# Instruction
Search the listing below for the string "bending" and copy every line where it occurs.

# Data excerpts
++++++++++++++++++++

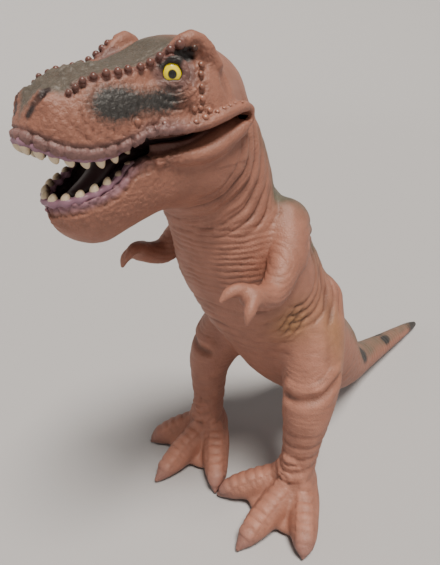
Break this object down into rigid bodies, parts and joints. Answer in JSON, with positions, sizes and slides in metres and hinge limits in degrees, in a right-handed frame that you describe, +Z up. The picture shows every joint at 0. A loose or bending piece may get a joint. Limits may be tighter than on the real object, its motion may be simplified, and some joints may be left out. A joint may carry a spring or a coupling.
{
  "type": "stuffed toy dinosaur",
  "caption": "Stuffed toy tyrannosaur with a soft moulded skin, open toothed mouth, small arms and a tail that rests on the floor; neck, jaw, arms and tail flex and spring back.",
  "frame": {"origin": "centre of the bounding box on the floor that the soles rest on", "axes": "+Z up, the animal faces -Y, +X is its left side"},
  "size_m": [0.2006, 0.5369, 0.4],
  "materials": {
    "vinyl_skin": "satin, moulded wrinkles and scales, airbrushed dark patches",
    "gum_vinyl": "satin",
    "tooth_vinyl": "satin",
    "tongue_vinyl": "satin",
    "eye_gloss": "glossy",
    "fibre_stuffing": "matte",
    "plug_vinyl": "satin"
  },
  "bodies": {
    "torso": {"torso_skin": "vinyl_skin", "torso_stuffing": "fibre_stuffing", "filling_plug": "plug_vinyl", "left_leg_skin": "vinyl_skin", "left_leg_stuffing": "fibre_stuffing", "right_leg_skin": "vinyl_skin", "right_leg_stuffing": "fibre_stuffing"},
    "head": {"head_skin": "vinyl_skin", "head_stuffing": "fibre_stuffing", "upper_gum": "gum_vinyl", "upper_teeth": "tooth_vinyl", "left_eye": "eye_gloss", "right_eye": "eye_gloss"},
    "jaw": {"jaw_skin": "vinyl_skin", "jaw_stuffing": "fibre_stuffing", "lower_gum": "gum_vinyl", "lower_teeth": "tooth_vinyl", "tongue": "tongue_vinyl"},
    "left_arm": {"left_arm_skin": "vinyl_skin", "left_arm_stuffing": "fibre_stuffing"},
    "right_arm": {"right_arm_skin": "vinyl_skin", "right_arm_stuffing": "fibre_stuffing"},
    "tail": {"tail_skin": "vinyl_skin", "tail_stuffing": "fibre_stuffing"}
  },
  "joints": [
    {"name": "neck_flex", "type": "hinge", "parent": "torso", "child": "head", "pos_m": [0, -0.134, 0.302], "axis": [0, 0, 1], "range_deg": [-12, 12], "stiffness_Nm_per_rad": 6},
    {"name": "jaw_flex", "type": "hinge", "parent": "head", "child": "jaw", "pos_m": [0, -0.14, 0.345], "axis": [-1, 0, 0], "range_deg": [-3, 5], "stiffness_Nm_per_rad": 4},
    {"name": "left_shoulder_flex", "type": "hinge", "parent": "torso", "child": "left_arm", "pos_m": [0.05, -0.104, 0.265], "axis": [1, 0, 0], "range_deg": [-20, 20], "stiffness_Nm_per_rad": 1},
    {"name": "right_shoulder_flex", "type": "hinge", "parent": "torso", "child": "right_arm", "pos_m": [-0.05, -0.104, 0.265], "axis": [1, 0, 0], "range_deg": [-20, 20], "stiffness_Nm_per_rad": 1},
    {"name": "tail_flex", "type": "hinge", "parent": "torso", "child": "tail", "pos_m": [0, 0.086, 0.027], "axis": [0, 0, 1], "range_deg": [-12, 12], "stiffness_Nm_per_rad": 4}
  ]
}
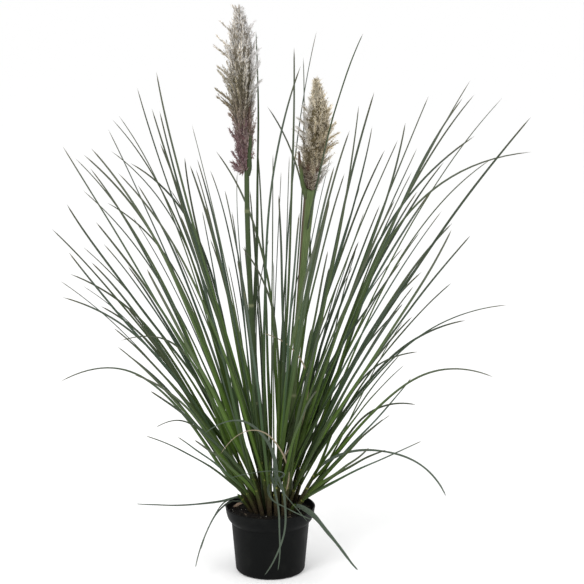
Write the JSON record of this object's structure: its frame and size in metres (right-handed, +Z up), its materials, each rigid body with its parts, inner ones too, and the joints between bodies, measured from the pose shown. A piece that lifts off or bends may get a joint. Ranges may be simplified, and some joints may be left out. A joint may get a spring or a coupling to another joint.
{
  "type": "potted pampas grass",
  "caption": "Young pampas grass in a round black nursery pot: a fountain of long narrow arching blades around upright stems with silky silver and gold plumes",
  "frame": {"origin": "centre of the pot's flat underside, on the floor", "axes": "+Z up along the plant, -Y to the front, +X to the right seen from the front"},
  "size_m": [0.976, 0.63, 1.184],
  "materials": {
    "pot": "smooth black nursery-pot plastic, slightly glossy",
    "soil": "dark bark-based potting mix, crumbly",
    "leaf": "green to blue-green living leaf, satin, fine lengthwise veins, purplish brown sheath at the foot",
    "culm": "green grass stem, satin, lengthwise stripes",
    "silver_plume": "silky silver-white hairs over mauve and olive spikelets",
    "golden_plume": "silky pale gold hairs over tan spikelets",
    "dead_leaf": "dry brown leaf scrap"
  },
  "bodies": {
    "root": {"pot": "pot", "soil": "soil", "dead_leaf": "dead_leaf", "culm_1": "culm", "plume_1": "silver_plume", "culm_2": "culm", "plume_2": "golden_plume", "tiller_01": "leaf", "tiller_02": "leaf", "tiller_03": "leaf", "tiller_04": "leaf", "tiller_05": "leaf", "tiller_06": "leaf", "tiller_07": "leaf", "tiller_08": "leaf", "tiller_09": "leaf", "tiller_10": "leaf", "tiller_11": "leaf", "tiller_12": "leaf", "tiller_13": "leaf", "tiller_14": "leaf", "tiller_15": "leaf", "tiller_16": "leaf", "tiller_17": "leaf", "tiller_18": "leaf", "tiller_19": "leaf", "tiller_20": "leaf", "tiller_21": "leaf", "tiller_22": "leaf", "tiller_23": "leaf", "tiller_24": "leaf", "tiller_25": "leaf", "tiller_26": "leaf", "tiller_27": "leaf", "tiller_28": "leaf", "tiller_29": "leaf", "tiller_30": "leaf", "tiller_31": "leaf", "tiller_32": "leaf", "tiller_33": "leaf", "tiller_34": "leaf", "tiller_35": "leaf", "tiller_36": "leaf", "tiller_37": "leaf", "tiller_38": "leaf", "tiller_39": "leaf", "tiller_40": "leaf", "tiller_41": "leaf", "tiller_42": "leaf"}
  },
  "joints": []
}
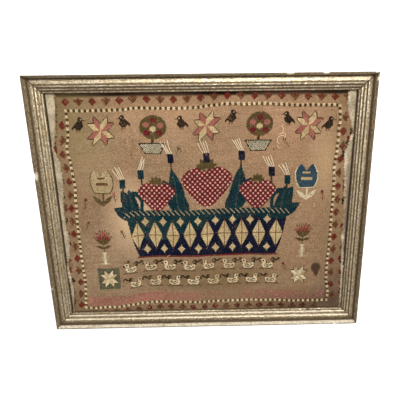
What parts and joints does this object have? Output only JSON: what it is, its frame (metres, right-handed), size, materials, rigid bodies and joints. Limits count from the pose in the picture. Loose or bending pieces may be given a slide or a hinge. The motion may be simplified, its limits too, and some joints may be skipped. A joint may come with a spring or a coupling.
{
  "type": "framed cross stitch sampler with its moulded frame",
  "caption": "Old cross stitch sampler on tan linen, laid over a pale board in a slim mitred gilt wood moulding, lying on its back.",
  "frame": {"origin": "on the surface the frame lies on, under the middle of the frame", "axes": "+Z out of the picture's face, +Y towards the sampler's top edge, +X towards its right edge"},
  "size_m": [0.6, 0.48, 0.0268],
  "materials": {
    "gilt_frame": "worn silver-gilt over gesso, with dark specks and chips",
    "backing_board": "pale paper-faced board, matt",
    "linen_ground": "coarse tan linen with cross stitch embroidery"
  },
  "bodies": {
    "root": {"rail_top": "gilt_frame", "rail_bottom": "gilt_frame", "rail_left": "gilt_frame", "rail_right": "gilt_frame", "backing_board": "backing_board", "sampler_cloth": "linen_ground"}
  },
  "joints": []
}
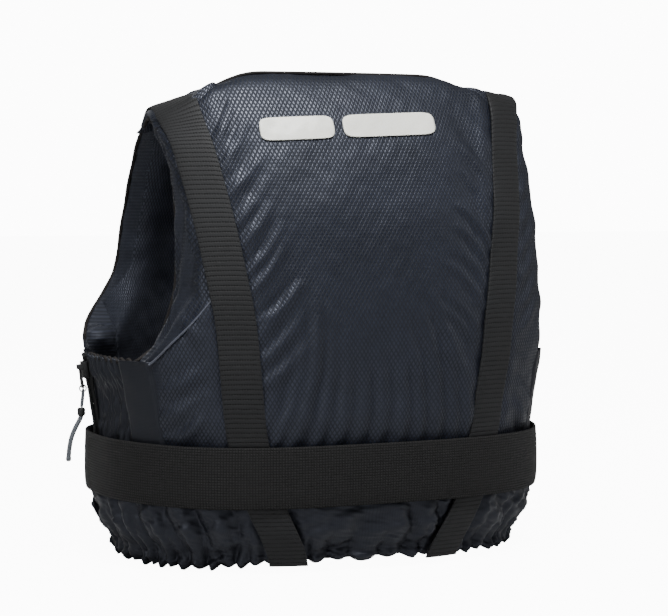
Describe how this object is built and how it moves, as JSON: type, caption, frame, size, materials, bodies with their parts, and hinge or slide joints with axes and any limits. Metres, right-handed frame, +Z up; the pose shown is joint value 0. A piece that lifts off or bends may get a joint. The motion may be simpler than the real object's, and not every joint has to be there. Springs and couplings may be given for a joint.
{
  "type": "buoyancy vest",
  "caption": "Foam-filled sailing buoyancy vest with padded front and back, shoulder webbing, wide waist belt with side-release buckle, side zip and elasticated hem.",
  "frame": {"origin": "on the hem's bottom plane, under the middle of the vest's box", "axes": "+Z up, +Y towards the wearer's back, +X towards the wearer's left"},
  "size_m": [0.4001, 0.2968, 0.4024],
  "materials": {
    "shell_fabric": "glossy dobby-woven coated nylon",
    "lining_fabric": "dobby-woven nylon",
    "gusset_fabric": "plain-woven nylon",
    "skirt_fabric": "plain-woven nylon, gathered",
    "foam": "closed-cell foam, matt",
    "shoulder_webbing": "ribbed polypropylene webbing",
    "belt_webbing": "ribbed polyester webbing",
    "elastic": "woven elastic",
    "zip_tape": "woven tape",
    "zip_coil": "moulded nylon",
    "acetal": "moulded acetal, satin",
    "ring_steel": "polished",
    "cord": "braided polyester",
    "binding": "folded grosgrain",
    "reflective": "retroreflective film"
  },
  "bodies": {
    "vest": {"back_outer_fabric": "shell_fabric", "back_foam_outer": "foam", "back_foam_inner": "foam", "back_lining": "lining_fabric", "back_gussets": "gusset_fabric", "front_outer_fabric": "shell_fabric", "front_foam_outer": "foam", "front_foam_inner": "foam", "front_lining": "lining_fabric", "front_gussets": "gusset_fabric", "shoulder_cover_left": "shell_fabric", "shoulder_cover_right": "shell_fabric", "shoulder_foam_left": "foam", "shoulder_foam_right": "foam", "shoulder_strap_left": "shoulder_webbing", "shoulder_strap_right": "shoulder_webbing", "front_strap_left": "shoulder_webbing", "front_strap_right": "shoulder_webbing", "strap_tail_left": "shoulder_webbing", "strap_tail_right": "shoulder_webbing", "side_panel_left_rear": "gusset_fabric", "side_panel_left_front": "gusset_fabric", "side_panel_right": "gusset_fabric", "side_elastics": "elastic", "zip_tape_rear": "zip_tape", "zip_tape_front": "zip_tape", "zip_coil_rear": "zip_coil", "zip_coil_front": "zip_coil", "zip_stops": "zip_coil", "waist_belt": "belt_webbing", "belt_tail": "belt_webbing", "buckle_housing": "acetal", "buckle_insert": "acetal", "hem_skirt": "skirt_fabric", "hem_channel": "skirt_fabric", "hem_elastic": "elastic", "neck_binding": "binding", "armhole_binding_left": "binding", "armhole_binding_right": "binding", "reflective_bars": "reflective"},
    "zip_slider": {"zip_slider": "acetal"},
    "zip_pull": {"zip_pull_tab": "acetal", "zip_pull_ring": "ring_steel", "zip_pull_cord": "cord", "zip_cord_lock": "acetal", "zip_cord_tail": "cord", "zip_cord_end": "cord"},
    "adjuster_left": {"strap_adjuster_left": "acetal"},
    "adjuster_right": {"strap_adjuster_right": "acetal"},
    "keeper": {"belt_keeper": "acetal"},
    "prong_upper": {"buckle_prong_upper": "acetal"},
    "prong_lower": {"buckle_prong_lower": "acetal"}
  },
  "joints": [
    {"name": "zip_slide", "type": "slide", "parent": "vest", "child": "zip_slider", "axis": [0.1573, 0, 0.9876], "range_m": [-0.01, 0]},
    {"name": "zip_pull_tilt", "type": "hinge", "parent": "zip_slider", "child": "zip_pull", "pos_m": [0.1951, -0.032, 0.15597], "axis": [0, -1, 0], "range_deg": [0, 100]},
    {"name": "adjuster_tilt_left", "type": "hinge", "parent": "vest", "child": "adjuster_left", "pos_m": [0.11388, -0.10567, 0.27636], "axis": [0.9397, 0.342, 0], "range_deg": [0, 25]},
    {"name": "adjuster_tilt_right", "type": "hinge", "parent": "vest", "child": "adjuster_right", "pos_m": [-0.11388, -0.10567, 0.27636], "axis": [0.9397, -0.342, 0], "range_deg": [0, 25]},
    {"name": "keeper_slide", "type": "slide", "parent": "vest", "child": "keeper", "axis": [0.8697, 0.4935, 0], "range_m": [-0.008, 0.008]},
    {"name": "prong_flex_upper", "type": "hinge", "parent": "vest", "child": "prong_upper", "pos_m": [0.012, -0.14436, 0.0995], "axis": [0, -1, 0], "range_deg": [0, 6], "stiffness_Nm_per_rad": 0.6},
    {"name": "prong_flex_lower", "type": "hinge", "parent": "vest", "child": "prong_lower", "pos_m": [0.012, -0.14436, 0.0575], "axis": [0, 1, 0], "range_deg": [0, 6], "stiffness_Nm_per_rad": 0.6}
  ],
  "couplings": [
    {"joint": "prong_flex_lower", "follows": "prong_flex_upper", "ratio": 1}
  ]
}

++++++++++++++++++++

# Exercise result
Break this object down into rigid bodies, parts and joints. Answer in JSON, with positions, sizes and slides in metres and hinge limits in degrees, in a right-handed frame that you describe, +Z up. The picture shows every joint at 0. A loose or bending piece may get a joint. Limits may be tighter than on the real object, its motion may be simplified, and some joints may be left out. A joint may carry a spring or a coupling.
What parts and joints does this object have? Output only JSON: what it is, its frame (metres, right-handed), size, materials, rigid bodies and joints. Limits count from the pose in the picture. Loose or bending pieces may be given a slide or a hinge. The motion may be simplified, its limits too, and some joints may be skipped. A joint may come with a spring or a coupling.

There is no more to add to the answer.